Why The Latin American Far Left Can't Stop Cozying Up To Iran's Regime

Among the Islamic Republic of Iran's very few diplomatic friends are too many from Latin America's left, who are always happy to milk their cash-rich allies for all they are worth.

Image of Bolivia's ambassador in Tehran, Romina Pérez Ramos.

Bolivia's ambassador in Tehran, Romina Pérez Ramos.

Bolivia's embassy in Tehran/Facebook
Bahram Farrokhi

-OpEd-

The Latin American Left has an incurable anti-Yankee fever. It is a sickness seen in the baffling support given by the socialist regimes of Cuba, Nicaragua, Venezuela or Bolivia to the Islamic Republic of Iran, which to many exemplifies clerical fascism. And all for a single, crass reason: together they hate the United States.

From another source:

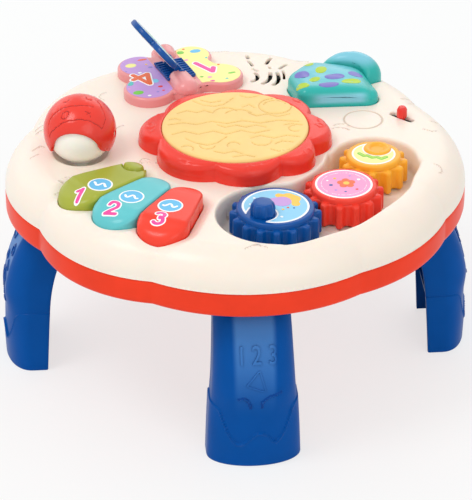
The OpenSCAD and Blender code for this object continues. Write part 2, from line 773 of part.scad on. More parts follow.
module wing_labels() color("#c9a0d6") translate([0, 0, plate_top]) linear_extrude(label_t)
    difference() {
        union() {
            wing_lobes(wing_left, -wing_rim);
            wing_lobes(wing_right, -wing_rim);
        }
        translate(butterfly_mid) rotate(body_dir) square([90, comb_w + 1], center = true);
        for (bulb = [near_bulb, far_bulb]) translate([bulb[0], bulb[1]]) circle(bulb[2] + 0.5);
    }

module hinge_comb() color("#1b3c86") butterfly_frame() {
    ribs = 8;
    pitch = (hinge_len - 2) / ribs;
    difference() {
        union() {
            translate([0, 0, plate_top]) block([hinge_len, comb_w, comb_h], 2);
            for (side = [-1, 1], k = [0:ribs])
                translate([(k - ribs / 2) * pitch, side * (comb_w / 2 - 3.5), plate_top])
                    block([1.8, 6, comb_h + 1], 0.8);
            for (side = [-1, 1]) translate([side * (hinge_len - ear_t) / 2, 0, 0]) {
                translate([0, 0, plate_top]) block([ear_t, 2 * knuckle_r + 0.8, hinge_h], 0.5);
                translate([-ear_t / 2, 0, hinge_z]) rotate([0, 90, 0])
                    cylinder(h = ear_t, r = knuckle_r + 0.4);
            }
        }
        translate([-hinge_len, 0, hinge_z]) rotate([0, 90, 0])
            cylinder(h = 2 * hinge_len, r = page_pin_r + seat_gap / 2);
    }
}

module page_pin() color("#c8cacc") butterfly_frame()
    translate([-hinge_len / 2 - 0.5, 0, hinge_z]) rotate([0, 90, 0])
        cylinder(h = hinge_len + 1, r = page_pin_r);

// Places children, drawn flat with X along the hinge and Y outwards, at the page's lean
module page_frame() {
    butterfly_frame() translate([0, 0, hinge_z]) rotate([page_lean, 0, 0]) children();
}

module page_outline(grow) {
    for (c = page_from_axis) translate([c[0], c[1]]) circle(c[2] + grow);
    polygon([[-20, 4.5 - grow], [18, 4.5 - grow], [30, 24], [12, 40], [-16, 30], [-23, 14]]);
}

module flip_page() color("#1b3c86") page_frame() {
    inner = hinge_len / 2 - ear_t - stop_gap;
    difference() {
        union() {
            translate([0, 0, -page_t / 2]) linear_extrude(page_t) page_outline(0);
            translate([-inner, 0, -page_t / 2]) cube([2 * inner, 6, page_t]);
            translate([-inner, 0, 0]) rotate([0, 90, 0]) cylinder(h = 2 * inner, r = knuckle_r);
        }
        translate([-hinge_len, 0, 0]) rotate([0, 90, 0])
            cylinder(h = 2 * hinge_len, r = page_pin_r + pin_gap);
    }
}

module page_labels() color("#8fd3cf") page_frame()
    for (z = [-page_t / 2 - label_t, page_t / 2]) translate([0, 0, z])
        linear_extrude(label_t) difference() {
            page_outline(-wing_rim);
            translate([-50, -10]) square([100, 18]);
        }

// ---- Ball and visor ----

module ball_frame() {
    translate([ball_at[0], ball_at[1], ball_z]) children();
}

module ball_dome() color("#fbf3e6") ball_frame() {
    seat = sqrt(dish_r * dish_r - stem_r * stem_r) - seat_gap;
    difference() {
        union() {
            sphere(ball_r);
            translate([0, 0, -seat]) cylinder(h = seat, r = stem_r);
            rotate([0, 0, visor_axis_dir]) rotate([0, 90, 0])
                translate([0, 0, -visor_r + 1]) cylinder(h = 2 * visor_r - 2, r = visor_pin_r);
        }
        translate([0, 0, -seat - CUT]) cylinder(h = 12, r = screw_r + seat_gap);
    }
}

module visor() color("#ec4436") ball_frame() difference() {
    sphere(visor_r);
    sphere(visor_r - visor_wall);
    translate([-FAR / 2, -FAR / 2, -FAR - visor_low]) cube(FAR);
    // the open side: everything further than visor_edge_at against visor_edge_dir
    rotate([0, 0, atan2(visor_edge_dir[1], visor_edge_dir[0])])
        rotate([0, acos(visor_edge_dir[2]), 0])
            translate([-FAR / 2, -FAR / 2, -FAR - visor_edge_at]) cube(FAR);
    rotate([0, 0, visor_axis_dir]) rotate([0, 90, 0]) translate([0, 0, -visor_r + 0.8])
        cylinder(h = 2 * visor_r - 1.6, r = visor_pin_r + pin_gap);
}

// ---- Hill and dome buttons ----

module button_plunger(at, top) {
    translate([at[0], at[1], plunger_z]) cylinder(h = top - plunger_z, r = button_plunger_r);
}

module hill_button() color("#55bfc0") {
    flange_z = flange_top - flange_h;
    top = deck_z + hill_rise;
    difference() {
        union() {
            translate([0, 0, flange_z]) linear_extrude(top - hill_crown - flange_z) hill_outline(0);
            hull() for (c = hill_corners) translate([c[0], c[1], top - hill_crown - 0.01])
                cylinder(h = hill_crown, r1 = c[2], r2 = c[2] - 5, $fn = HULL_FN);
            translate([0, 0, flange_z]) linear_extrude(flange_h) difference() {
                hill_outline(flange_w);
                dome_outline(2 * flange_w);
            }
        }
        translate([0, 0, flange_z - CUT])
            linear_extrude(top - hill_crown - button_wall - flange_z + CUT)
                hill_outline(-button_wall);
    }
    button_plunger(hill_mid, top - button_wall);
}

// Half ellipsoid on the deck, of the dome's outside or of its hollow
module dome_form(inset) {
    steps = 7;
    nearly_up = 84;
    ring_stack([for (k = [inset == 0 ? 0 : -1:steps]) let (a = nearly_up * max(k, 0) / steps)
        [for (t = [0:10:350]) [
            dome_at[0] + (dome_size[0] - inset) * cos(a) * cos(t),
            dome_at[1] + (dome_size[1] - inset) * cos(a) * sin(t),
            deck_z + (k < 0 ? -CUT : (dome_rise - inset) * sin(a) / sin(nearly_up))]]]);
}

module dome_button() color("#55bfc0") {
    flange_z = flange_top - flange_h;
    difference() {
        union() {
            dome_form(0);
            translate([0, 0, flange_z]) linear_extrude(deck_z - flange_z) dome_outline(0);
            translate([0, 0, flange_z]) linear_extrude(flange_h) dome_outline(flange_w);
        }
        dome_form(button_wall);
        translate([0, 0, flange_z - CUT]) linear_extrude(deck_z - flange_z + CUT)
            dome_outline(-button_wall);
        // the side that stands behind the hill follows the hill's outline
        translate([0, 0, flange_z - CUT]) linear_extrude(2 * cover_h) hill_outline(2 * slide_gap);
        translate([0, 0, flange_z - CUT]) linear_extrude(flange_h + 2 * CUT)
            hill_outline(2 * flange_w);
    }
    button_plunger(dome_plunger_at, deck_z + dome_rise * 0.6);
}

module hill_rubber_dome() color("#d9d9d4")
    translate([hill_mid[0], hill_mid[1], board_top]) rubber_dome(rubber_h);
module dome_rubber_dome() color("#d9d9d4")
    translate([dome_plunger_at[0], dome_plunger_at[1], board_top]) rubber_dome(rubber_h);

// ---- Slide switch ----

module switch_knob() color("#e0281c") switch_frame() {
    translate([0, 0, deck_z + stop_gap]) {
        cylinder(h = switch_knob_h * 0.6, r = switch_knob_r);
        translate([0, 0, switch_knob_h * 0.6])
            cylinder(h = switch_knob_h * 0.4, r1 = switch_knob_r, r2 = switch_knob_r * 0.7);
    }
    translate([0, 0, deck_under - 3]) block([switch_neck, switch_neck, 5 + cover_wall - 1], 0.5);
}

module switch_body() color("#3b3f45") switch_frame() translate([0, 0, deck_under - 6.5])
    difference() {
        block([slot_len + 4, 12, 6.5 - foam_gap], 0.5);
        translate([0, 0, 2.5])
            block([2 * switch_travel + switch_neck + 2, switch_neck + 1, 5], 0.5);
    }

// ---- Inside ----

module speaker() color("#4a4d52")
    translate([speaker_at[0], speaker_at[1], deck_under - foam_gap]) {
    translate([0, 0, -2]) tube(speaker_r, speaker_r - 3, 2);
    translate([0, 0, -7]) cylinder(h = 6, r1 = speaker_r * 0.5, r2 = speaker_r - 2);
    translate([0, 0, -speaker_h]) cylinder(h = 5, r = speaker_r * 0.55);
}

module board(outline_at, size, holes) {
    difference() {
        translate([outline_at[0], outline_at[1], band_top]) block([size[0], size[1], board_t], 2);
        for (at = holes) translate([at[0], at[1], band_top - CUT])
            cylinder(h = board_t + 2 * CUT, r = board_screw_r + seat_gap);
    }
}

module main_board() color("#2f7d4f") board([0, -1.5], [66, 64], main_posts);

module key_board() color("#2f7d4f") difference() {
    translate([0, 0, band_top]) linear_extrude(board_t) intersection() {
        difference() {
            circle(key_dome_r + 21);
            circle(key_dome_r - 28);
        }
        polygon([[0, 0], for (a = [-28, 0, 28]) polar(FAR, key_dirs[1] + a)]);
    }
    for (at = key_posts) translate([at[0], at[1], band_top - CUT])
        cylinder(h = board_t + 2 * CUT, r = board_screw_r + seat_gap);
}

module button_board() color("#2f7d4f") board([87, 92], [66, 72], button_posts);

module board_screws() color("#b9bcc0")
    for (at = concat(main_posts, key_posts, button_posts))
        translate([at[0], at[1], board_top + 1.2]) mirror([0, 0, 1])
            screw(board_screw_r, 6, board_screw_r + 1, 1.2);

module battery_frame() {
    translate([battery_at[0], battery_at[1], 0]) children();
}

cell_z = floor_top + cell_gap + cell_d / 2;
cell_rows = [-1, 0, 1];

module battery_box() color("#2c2e33") battery_frame() difference() {
    translate([0, 0, floor_top]) block([box_out[0], box_out[1], box_h + box_wall], 1);
    translate([0, 0, floor_top - CUT]) block([box_len, box_w, box_h + CUT], 0.5);
}

module batteries() color("#c9a23c") battery_frame()
    for (k = cell_rows) translate([-cell_len / 2, k * (cell_d + cell_gap), cell_z])
        rotate([0, 90, 0]) {
            cylinder(h = cell_len - 1, r = cell_d / 2);
            cylinder(h = cell_len, r = 2.6);
        }

contact_at = box_len / 2 - 0.4;             // middle of a contact plate's thickness
spring_tip = cell_len / 2 + seat_gap;
module battery_contacts() color("#c4c6c8") battery_frame()
    for (side = [-1, 1], k = cell_rows) translate([0, k * (cell_d + cell_gap), cell_z]) {
        translate([side * contact_at, 0, 0]) cube([0.6, 10, 10], center = true);
        translate([side * (contact_at + spring_tip) / 2, 0, 0]) rotate([0, 90, 0])
            cylinder(h = contact_at - spring_tip, r = 2.4, center = true);
    }

module battery_door() color("#e83f28") battery_frame() difference() {
    translate([0, 0, base_z]) block([door_size[0] - 2 * door_gap, door_size[1] - 2 * door_gap, door_t], 3);
    translate([door_boss[0], door_boss[1], base_z - CUT]) {
        cylinder(h = door_t + 2 * CUT, r = board_screw_r + seat_gap);
        cylinder(h = 1.2 + CUT, r = board_screw_r + 1.2);
    }
}

module battery_door_screw() color("#b9bcc0") battery_frame()
    translate([door_boss[0], door_boss[1], base_z]) screw(board_screw_r, 1.6, board_screw_r + 1, 1.2);

module case_screws() color("#b9bcc0") translate([0, 0, base_z + post_sink - screw_head_h])
    around(post_ring_r, post_angles) screw(screw_r, 26, screw_head_r, screw_head_h);

module rim_screws() color("#b9bcc0") translate([0, 0, deck_under - screw_head_h])
    around(rim_screw_ring_r, rim_screw_angles) screw(screw_r, 9, screw_head_r, screw_head_h);

module butterfly_screws() color("#b9bcc0")
    for (at = butterfly_screws_at) translate([at[0], at[1], deck_under - screw_head_h])
        screw(screw_r, 7, screw_head_r, screw_head_h);

module ball_screw() color("#b9bcc0") ball_frame()
    translate([0, 0, -dish_r - 6 - screw_head_h]) screw(screw_r, 15, screw_head_r, screw_head_h);

top_cover();
base_shell();
leg_front();
leg_right();
leg_back();
leg_left();
drum_rim();
drum_pad();
drum_rubber_dome();
key_1();
key_2();
key_3();
key_1_label();
key_2_label();
key_3_label();
key_1_rubber_dome();
key_2_rubber_dome();
key_3_rubber_dome();
gear_blue();
gear_red();
gear_yellow();
crank_knob();
gear_blue_label();
gear_red_label();
gear_yellow_label();
gear_blue_screw();
gear_red_screw();
gear_yellow_screw();
butterfly_plate();
wing_labels();
hinge_comb();
page_pin();
flip_page();
page_labels();
ball_dome();
visor();
hill_button();
dome_button();
hill_rubber_dome();
dome_rubber_dome();
switch_knob();
switch_body();
speaker();
main_board();
key_board();
button_board();
battery_box();
batteries();
battery_contacts();
battery_door();
battery_door_screw();
case_screws();
rim_screws();
butterfly_screws();
ball_screw();
board_screws();
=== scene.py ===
import bmesh
import bpy
import math
import numpy as np
from mathutils import Matrix, Vector
from mathutils.geometry import delaunay_2d_cdt
from mathutils.kdtree import KDTree


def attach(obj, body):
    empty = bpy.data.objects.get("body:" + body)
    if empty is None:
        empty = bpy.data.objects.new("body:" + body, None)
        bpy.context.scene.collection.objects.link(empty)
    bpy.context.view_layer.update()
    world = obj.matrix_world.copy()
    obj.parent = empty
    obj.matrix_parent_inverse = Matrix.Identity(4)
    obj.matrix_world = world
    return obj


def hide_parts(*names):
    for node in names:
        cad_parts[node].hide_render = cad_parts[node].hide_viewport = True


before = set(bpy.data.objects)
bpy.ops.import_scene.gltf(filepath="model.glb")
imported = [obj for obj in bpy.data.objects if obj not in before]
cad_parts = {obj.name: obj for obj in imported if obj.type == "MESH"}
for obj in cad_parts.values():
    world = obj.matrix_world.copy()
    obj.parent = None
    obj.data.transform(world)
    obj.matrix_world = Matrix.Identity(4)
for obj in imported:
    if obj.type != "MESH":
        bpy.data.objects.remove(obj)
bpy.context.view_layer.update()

MM = 0.001
TAU = 2 * math.pi


# ---------------------------------------------------------------- materials

def linear(code):
    """The linear colour of a #rrggbb code."""
    values = [int(code[i:i + 2], 16) / 255 for i in (1, 3, 5)]
    return tuple(v / 12.92 if v <= 0.04045 else ((v + 0.055) / 1.055) ** 2.4 for v in values) + (1.0,)


def material(name):
    mat = bpy.data.materials.new(name)
    mat.use_nodes = True
    return mat, mat.node_tree, mat.node_tree.nodes["Principled BSDF"]


def node(tree, kind, sources=None, **values):
    """A shader node: sources are the sockets linked into it, values its settings and inputs."""
    made = tree.nodes.new("ShaderNode" + kind)
    for key, value in values.items():
        if hasattr(made, key) and key not in made.inputs:
            setattr(made, key, value)
        else:
            made.inputs[key].default_value = value
    for into, source in (sources or {}).items():
        tree.links.new(source, made.inputs[into])
    return made


def remap(tree, value, start=0.0, end=1.0, low=0.0, high=1.0, kind="LINEAR"):
    """A socket's value carried from start..end to low..high."""
    limits = {"From Min": start, "From Max": end, "To Min": low, "To Max": high}
    return node(tree, "MapRange", {"Value": value}, interpolation_type=kind, **limits).outputs["Result"]


def maths(tree, kind, first, *rest):
    """One Math operation on a socket, or chained over sockets and plain numbers."""
    total = first
    for value in rest or (None,):
        made = node(tree, "Math", {0: total}, operation=kind)
        if isinstance(value, float):
            made.inputs[1].default_value = value
        elif value is not None:
            tree.links.new(value, made.inputs[1])
        total = made.outputs[0]
    return total


def place_of(tree):
    return node(tree, "TexCoord").outputs["Object"]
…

The Islamic Republic has so many of the traits the Left used to hate and fight in the 20th century: a religious (Islamic) vocation, medieval obscurantism, misogyny... Its kleptocratic economy has turned bog-standard class divisions into chasmic inequalities reminiscent of colonial times.

This support is, of course, cynical and in line with the mandates of realpolitik. The regional master in this regard is communist Cuba, which has peddled its anti-imperialist discourse for 60 years, even as it awaits another chance at détente with its ever wealthy neighbor.

I reflected on this on the back of recent remarks by Bolivia's ambassador in Tehran, the 64-year-old Romina Pérez Ramos. She must be the busiest diplomat in Tehran right now, and not a day goes by without her going, appearing or speaking somewhere, with all the publicity she can expect from the regime's media.